New, expensive pill may aid Hepatitis C treatment
Posted: Sunday, December 8, 2013 6:00 pm
The Food and Drug Administration on Friday approved a pill that is expected to make the treatment of hepatitis C less onerous, shorter in duration and more effective.
The drug, Sovaldi, from Gilead Sciences, will allow some patients infected with the liver-destroying virus to be treated only with pills, doing away with weekly injections of a drug that can have debilitating side effects.
“Today’s approval represents a significant shift in the treatment paradigm for some patients with chronic hepatitis C,” said Dr. Edward Cox, director of the office of antimicrobial products at the FDA.

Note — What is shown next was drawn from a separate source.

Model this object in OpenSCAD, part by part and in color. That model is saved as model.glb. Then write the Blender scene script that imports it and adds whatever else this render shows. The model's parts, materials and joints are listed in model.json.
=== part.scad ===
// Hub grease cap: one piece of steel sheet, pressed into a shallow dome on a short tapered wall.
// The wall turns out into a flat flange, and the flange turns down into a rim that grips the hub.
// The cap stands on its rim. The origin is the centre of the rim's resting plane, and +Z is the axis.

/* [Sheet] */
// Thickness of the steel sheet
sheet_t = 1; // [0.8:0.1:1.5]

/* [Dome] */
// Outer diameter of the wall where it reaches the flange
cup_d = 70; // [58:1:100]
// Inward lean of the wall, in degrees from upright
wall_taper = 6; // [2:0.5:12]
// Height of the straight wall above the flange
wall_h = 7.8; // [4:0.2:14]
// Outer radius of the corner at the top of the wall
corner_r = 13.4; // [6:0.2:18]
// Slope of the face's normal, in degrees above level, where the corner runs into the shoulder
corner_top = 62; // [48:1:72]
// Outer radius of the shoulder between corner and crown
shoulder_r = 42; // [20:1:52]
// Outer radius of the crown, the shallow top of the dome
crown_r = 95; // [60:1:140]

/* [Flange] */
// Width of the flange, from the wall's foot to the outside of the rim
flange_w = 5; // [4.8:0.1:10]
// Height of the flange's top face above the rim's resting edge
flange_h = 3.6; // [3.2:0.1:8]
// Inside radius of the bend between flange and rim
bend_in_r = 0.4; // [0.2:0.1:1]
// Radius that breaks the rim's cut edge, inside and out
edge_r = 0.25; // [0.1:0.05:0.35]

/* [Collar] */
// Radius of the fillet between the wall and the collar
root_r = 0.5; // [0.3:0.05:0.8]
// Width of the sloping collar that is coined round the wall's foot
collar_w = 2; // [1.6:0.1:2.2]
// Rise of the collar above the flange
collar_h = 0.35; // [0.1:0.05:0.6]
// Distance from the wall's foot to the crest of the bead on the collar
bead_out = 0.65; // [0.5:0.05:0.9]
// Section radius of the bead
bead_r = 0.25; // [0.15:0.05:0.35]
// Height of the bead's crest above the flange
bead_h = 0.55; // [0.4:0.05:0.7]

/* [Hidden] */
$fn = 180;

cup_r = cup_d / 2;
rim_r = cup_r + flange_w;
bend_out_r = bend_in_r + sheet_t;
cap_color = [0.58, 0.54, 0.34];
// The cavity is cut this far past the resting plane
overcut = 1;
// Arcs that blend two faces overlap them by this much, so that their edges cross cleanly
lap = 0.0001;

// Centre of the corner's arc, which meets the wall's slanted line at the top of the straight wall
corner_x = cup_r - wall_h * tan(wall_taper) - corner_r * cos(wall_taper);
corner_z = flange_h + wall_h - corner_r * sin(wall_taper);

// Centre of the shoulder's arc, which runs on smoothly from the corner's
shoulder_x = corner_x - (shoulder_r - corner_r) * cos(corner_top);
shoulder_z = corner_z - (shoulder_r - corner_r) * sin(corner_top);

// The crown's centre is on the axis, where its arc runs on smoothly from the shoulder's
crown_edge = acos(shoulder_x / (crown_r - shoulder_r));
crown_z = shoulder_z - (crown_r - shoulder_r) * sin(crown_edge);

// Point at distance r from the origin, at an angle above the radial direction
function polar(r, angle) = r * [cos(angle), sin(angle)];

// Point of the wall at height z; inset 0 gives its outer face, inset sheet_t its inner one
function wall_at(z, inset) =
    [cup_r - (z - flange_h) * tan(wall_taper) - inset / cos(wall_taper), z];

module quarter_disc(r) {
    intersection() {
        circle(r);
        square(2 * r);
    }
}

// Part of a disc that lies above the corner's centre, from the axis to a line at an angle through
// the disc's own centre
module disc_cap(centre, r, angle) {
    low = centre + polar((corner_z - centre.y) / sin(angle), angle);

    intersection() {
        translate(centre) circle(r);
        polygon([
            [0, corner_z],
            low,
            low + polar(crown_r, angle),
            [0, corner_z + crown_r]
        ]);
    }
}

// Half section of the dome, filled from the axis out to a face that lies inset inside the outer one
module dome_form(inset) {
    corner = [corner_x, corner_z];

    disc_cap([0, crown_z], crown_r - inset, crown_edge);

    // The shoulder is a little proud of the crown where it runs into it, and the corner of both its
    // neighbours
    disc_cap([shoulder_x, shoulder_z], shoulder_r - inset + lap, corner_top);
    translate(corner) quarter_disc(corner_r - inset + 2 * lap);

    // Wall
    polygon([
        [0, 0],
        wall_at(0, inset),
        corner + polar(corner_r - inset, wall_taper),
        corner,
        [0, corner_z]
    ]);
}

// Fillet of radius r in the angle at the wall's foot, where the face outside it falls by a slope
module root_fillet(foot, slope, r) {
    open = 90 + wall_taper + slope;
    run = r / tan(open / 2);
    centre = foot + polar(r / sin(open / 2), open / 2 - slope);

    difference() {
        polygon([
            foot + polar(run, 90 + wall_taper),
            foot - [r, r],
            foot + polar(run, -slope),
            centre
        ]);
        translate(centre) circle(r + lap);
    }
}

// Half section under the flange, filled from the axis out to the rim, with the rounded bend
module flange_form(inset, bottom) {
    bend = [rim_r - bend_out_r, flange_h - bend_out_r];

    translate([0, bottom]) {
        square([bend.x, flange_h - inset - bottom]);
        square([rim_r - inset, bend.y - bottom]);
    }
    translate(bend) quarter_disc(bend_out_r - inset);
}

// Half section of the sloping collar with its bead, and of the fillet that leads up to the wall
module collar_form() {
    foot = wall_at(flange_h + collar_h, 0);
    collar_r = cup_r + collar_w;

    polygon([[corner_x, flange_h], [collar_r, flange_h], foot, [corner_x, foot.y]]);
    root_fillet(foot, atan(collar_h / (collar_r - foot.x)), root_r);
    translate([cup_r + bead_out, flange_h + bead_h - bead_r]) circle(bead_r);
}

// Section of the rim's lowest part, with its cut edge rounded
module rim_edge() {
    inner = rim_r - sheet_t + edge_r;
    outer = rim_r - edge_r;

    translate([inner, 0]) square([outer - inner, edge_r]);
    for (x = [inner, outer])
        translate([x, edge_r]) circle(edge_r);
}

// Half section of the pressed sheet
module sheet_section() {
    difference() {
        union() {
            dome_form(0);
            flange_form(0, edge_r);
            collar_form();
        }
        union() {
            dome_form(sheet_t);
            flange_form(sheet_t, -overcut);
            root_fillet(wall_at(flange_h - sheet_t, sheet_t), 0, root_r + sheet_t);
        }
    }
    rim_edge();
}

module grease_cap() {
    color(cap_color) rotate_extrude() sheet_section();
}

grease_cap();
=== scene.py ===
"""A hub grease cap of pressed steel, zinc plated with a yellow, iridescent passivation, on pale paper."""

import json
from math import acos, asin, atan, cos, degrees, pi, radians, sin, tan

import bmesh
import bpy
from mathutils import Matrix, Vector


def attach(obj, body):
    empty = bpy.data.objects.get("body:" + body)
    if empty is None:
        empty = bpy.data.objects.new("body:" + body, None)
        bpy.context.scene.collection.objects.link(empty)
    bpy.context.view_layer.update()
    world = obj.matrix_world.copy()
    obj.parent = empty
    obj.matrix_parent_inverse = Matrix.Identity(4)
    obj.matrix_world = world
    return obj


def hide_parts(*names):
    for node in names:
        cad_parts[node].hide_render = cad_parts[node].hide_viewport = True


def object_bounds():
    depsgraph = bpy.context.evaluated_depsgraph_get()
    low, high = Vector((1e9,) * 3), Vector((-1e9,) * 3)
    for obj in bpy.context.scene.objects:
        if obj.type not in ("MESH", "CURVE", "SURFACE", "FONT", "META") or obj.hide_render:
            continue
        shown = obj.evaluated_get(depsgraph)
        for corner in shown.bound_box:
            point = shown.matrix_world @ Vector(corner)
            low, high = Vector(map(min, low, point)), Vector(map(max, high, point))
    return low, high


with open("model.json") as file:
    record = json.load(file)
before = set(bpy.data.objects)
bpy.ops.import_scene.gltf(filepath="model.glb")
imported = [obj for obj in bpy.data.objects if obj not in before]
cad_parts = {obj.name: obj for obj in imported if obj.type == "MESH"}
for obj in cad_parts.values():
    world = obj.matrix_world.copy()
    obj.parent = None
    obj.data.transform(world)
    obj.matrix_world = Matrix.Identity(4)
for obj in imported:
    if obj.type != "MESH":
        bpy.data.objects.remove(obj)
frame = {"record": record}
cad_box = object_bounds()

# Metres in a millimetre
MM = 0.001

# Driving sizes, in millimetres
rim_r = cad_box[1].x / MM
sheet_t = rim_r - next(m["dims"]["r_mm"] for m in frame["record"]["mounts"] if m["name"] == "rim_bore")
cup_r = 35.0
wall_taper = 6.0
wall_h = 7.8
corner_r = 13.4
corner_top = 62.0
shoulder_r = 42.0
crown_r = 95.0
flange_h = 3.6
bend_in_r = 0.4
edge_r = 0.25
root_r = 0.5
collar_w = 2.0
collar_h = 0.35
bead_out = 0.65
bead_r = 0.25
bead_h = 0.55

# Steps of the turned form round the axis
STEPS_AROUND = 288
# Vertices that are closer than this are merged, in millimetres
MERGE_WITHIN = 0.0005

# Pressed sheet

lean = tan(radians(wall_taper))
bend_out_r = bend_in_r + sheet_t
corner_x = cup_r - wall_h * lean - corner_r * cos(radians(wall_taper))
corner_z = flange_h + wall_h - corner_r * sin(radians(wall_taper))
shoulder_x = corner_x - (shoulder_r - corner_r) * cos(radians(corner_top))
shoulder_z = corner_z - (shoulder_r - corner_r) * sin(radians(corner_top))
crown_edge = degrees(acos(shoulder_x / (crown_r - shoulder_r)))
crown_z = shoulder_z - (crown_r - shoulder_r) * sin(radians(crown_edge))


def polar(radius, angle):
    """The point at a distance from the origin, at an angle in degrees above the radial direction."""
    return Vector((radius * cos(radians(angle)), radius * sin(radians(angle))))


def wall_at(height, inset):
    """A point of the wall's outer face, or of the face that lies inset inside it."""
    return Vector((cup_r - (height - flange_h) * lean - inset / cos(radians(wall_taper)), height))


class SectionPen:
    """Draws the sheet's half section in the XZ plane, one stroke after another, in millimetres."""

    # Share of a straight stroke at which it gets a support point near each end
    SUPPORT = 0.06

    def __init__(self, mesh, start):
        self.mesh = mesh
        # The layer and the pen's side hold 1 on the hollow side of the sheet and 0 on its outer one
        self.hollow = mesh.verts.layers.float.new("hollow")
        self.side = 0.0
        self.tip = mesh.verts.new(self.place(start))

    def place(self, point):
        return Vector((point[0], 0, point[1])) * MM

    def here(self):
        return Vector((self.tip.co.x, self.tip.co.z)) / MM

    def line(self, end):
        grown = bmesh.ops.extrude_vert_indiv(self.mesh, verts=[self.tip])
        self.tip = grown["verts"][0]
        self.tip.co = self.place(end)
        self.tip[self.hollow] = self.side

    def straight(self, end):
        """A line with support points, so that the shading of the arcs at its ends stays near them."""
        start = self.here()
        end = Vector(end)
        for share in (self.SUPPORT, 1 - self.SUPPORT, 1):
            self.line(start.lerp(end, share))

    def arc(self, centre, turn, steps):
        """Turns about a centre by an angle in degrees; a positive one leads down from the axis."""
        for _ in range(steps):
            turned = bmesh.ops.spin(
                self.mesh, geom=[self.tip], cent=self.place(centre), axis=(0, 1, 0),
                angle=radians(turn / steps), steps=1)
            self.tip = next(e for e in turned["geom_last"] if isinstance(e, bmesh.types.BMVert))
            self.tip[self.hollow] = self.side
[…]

But the greater convenience and effectiveness comes at a price. Gilead said the wholesale cost of Sovaldi, which is known generically as sofosbuvir, would be $28,000 for four weeks, or $1,000 per daily pill. That translates to $84,000 for the 12 weeks of treatment recommended for most patients, and $168,000 for the 24 weeks needed for a hard-to-treat strain of the virus.
The Initiative for Medicines, Access and Knowledge, a legal group based in New York, recently filed a motion to try block patenting of the drug in India. If it succeeds, generic manufacturers in India would be able to manufacture cheap copies of the drug for distribution there and in some other developing countries.

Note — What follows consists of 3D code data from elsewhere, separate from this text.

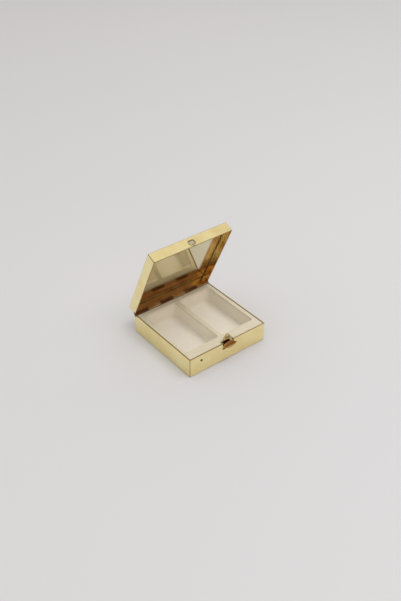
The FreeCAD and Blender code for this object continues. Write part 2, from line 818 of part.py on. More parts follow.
def make_mirror_layer(label, rise, thickness, inset):
    """Flat plate of the mirror stack, a stated inset from the mirror's edge."""
    body = new_body(label)
    outline = new_sketch(body, label + "_outline", "XY_Plane", rise)
    add_box_outline(
        outline,
        "-mirror_half_width + " + inset,
        "mirror_half_width - " + inset,
        "-mirror_half_depth + " + inset,
        "mirror_half_depth - " + inset,
    )
    plate = add_feature(body, "Pad", label + "_plate", outline, thickness)
    open_with_lid(body)
    return body, plate


def make_mirror_glass():
    """Glass plate with a ground arris round its front edge."""
    body, plate = make_mirror_layer("mirror_glass", "glass_front", "glass_thickness", "0")
    front_level = size("glass_front")
    bevel_edges(
        body,
        "mirror_glass_arris",
        "glass_arris",
        plate,
        lambda edge: lies_at(edge, front_level),
    )
    return body


def make_mirror_silvering():
    """Reflecting coat and backing paint on the glass."""
    return make_mirror_layer("mirror_silvering", "glass_back", "silver_thickness", "0")[0]


def make_mirror_adhesive():
    """Pad that bonds the mirror to the lid."""
    return make_mirror_layer(
        "mirror_adhesive",
        "glass_back + silver_thickness",
        "adhesive_thickness",
        "adhesive_inset",
    )[0]


def check_and_export(bodies):
    """Stop on a broken object, then write one file for each piece."""
    document.recompute()
    for thing in document.Objects:
        if "Invalid" in thing.State or "Error" in thing.State:
            raise ValueError(thing.Label + " is broken")
    os.makedirs("parts", exist_ok=True)
    for body in bodies:
        shape = body.Shape
        if shape.isNull() or not shape.isValid() or len(shape.Solids) != 1:
            raise ValueError(body.Label + " is not one sound solid")
        shape.exportStep("parts/" + body.Label + ".step")
        print(body.Label, round(shape.Volume, 3))


fill_sheet()
check_and_export(
    [
        make_base_shell(),
        make_compartment_tray(),
        make_base_hinge_leaf(),
        make_hinge_pin(),
        make_latch_rivet(),
        make_latch_spring(),
        make_catch_tongue(),
        make_thumb_button(),
        make_lid_shell(),
        make_lid_hinge_leaf(),
        make_mirror_glass(),
        make_mirror_silvering(),
        make_mirror_adhesive(),
    ]
)
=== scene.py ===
"""Looks of a square hinged pill box: brass case, moulded tray, mirror lid and sprung catch.

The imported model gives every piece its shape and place, in metres, with the front edge
along X, the hinge towards +Y and the underside at z = 0.
"""

import json
import logging
import math
from dataclasses import dataclass
from enum import Enum
from typing import Any, Sequence

import bpy
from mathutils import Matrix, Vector


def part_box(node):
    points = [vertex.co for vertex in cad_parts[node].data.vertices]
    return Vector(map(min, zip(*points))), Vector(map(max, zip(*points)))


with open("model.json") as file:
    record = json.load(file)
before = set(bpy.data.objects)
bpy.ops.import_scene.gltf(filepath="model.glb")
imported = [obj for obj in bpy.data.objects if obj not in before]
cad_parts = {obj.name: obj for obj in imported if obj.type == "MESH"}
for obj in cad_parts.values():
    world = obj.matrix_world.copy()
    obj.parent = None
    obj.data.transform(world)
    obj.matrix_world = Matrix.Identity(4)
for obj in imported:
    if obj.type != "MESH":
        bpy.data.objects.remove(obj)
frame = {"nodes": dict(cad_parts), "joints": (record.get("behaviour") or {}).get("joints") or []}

LOG = logging.getLogger("pill_box")
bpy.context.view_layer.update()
MM = 0.001
EDGE_SAMPLES = 8
SOFT_SAMPLES = 6
# samples of the ambient occlusion that paints shade into creases and corners
SHADE_SAMPLES = 6
# sockets of a node that mixes two colours: both inputs and the result
COLOUR_FROM, COLOUR_TO, COLOUR_MIXED = 6, 7, 2
# inputs of a node that mixes two numbers
NUMBER_FROM, NUMBER_TO = 2, 3


def linear_colour(code: str) -> tuple[float, float, float, float]:
    """Turn an sRGB hex colour into linear light.

    Args:
        code: six hex digits, with or without a leading #.

    Returns:
        Red, green, blue and an alpha of 1.
    """
    digits = code.lstrip("#")
    parts = []
    for start in (0, 2, 4):
        value = int(digits[start : start + 2], 16) / 255
        parts.append(value / 12.92 if value <= 0.04045 else ((value + 0.055) / 1.055) ** 2.4)
    return (parts[0], parts[1], parts[2], 1.0)


def add_node(
    tree: bpy.types.NodeTree,
    kind: str,
    settings: dict[str, Any] | None = None,
    inputs: dict[Any, Any] | None = None,
) -> bpy.types.Node:
    """Add one node with its settings, fixed values and links.

    Args:
        tree: node tree that takes the node.
        kind: Blender's identifier of the node type.
        settings: attributes of the node.
        inputs: socket name or number to a fixed value or to an output socket.

    Returns:
        The new node.
    """
    node = tree.nodes.new(kind)
    for name, value in (settings or {}).items():
        setattr(node, name, value)
    for name, value in (inputs or {}).items():
        if isinstance(value, bpy.types.NodeSocket):
            tree.links.new(value, node.inputs[name])
        else:
            node.inputs[name].default_value = value
    return node


def blank_material(name: str) -> tuple[bpy.types.Material, bpy.types.NodeTree]:
    """Make an empty node material.

    Args:
        name: what the real material is and how it was made.

    Returns:
        The material and its node tree.
    """
    material = bpy.data.materials.new(name)
    material.use_nodes = True
    material.node_tree.nodes.clear()
    return material, material.node_tree


class Turn(Enum):
    """How a piece lies at rest, so that its grain follows its own walls."""

    LEVEL = 0.0
    OPEN_LID = -math.radians(frame["joints"][0]["range_deg"][0])


class Wall(Enum):
    """Material slots of a shell of the case."""

    OUTSIDE = 0
    CUT_EDGE = 1
    INSIDE = 2


class Layer(Enum):
    """Material slots of the mirror's pane."""

    CLEAR = 0
    SILVERED = 1
    GROUND = 2


@dataclass(frozen=True)
class Pattern:
    """One scale of relief: how wide one mark is, and how deep."""

    across_mm: float
    depth_mm: float


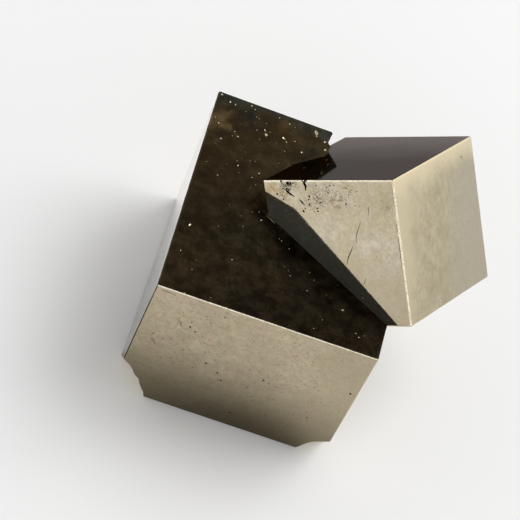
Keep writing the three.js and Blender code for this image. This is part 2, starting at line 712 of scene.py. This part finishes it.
# Faces away from the light: the same metal, long weathered to a brownish grey with a broken shine.
SIDE_FACE = PyriteFinish(
    name="pyrite_face_weathered",
    metal="#c2b79c",
    patches=(("#ac9f84", 7.0, 0.6), ("#998b6f", 2.4, 0.4), ("#aaa196", 3.6, 0.4)),
    roughness=(0.12, 0.26),
    growth=Growth.ALONG_Z,
    growth_depth=0.0015,
    streaks=("#8f8369", 0.18),
    waviness=0.006,
    speckle=("#4a3c2a", 0.2),
)

# Pyrite edges without film, their metal painted near white as a painted highlight, so that they show as
# thin cream lines.
HIGHLIGHT_EDGE = PyriteFinish(
    name="pyrite_edge_painted_highlight",
    metal="#f6eedb",
    patches=(("#e3d8be", 1.2, 0.6), ("#85775c", 0.5, 0.5)),
    roughness=(0.12, 0.3),
    waviness=0.0,
    grain=0.004,
)

# Pyrite where it has broken: bright, uneven metal with no film.
FRESH_BREAK = PyriteFinish(
    name="pyrite_fresh_break",
    metal="#cfc5a8",
    patches=(("#a79b7f", 1.2, 0.6), ("#8a7d62", 0.6, 0.4)),
    roughness=(0.2, 0.42),
    waviness=0.0,
    grain=0.02,
)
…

Gilead said the price was fair given the drug’s higher cure rate and that the total cost for the 12-week regimen was “consistent with, and in some cases lower than” the cost of some other regimens for hepatitis C.

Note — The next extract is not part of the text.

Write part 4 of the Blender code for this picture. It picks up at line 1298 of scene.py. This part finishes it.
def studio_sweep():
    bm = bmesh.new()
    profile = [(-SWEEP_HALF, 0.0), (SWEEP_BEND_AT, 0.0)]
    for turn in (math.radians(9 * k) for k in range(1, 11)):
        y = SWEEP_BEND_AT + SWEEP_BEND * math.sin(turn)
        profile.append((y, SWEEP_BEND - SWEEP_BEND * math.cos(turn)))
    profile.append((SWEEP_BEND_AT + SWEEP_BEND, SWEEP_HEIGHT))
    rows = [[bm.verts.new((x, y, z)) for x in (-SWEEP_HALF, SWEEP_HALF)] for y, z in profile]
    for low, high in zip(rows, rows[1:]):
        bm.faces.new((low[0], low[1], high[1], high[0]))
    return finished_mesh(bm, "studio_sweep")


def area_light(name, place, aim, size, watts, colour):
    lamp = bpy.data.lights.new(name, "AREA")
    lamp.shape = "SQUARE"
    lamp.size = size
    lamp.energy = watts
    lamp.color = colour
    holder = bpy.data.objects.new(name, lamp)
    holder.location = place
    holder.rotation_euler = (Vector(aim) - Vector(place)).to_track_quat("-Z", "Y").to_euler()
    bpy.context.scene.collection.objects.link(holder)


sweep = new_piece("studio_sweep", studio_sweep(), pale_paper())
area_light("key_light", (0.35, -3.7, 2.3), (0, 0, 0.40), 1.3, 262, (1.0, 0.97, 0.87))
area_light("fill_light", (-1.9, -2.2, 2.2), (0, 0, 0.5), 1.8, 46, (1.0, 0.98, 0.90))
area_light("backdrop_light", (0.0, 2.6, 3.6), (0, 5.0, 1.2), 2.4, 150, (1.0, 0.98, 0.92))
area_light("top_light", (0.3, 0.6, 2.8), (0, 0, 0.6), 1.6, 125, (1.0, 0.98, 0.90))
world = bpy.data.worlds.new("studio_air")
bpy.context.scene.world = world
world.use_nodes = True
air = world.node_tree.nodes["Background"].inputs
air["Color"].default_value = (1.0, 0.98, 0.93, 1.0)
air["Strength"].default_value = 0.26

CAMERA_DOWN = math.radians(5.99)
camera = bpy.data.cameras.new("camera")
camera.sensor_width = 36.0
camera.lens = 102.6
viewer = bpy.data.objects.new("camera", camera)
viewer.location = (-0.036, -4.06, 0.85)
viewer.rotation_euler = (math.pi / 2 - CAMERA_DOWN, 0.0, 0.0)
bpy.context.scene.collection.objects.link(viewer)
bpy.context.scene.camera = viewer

Some 3 million to 4 million Americans, many of them in middle age, are believed to have a chronic hepatitis C infection, though many do not know it. The virus slowly damages the liver, leading to cirrhosis and in some cases to liver cancer. But it often takes decades before any damage is noticeable, and many people never experience a problem.
Globally, at least 150 million people have hepatitis C.
Sales are expected to be strong from the start, because many patients, on the advice of their doctors, have been putting off starting treatment until Sovaldi became available.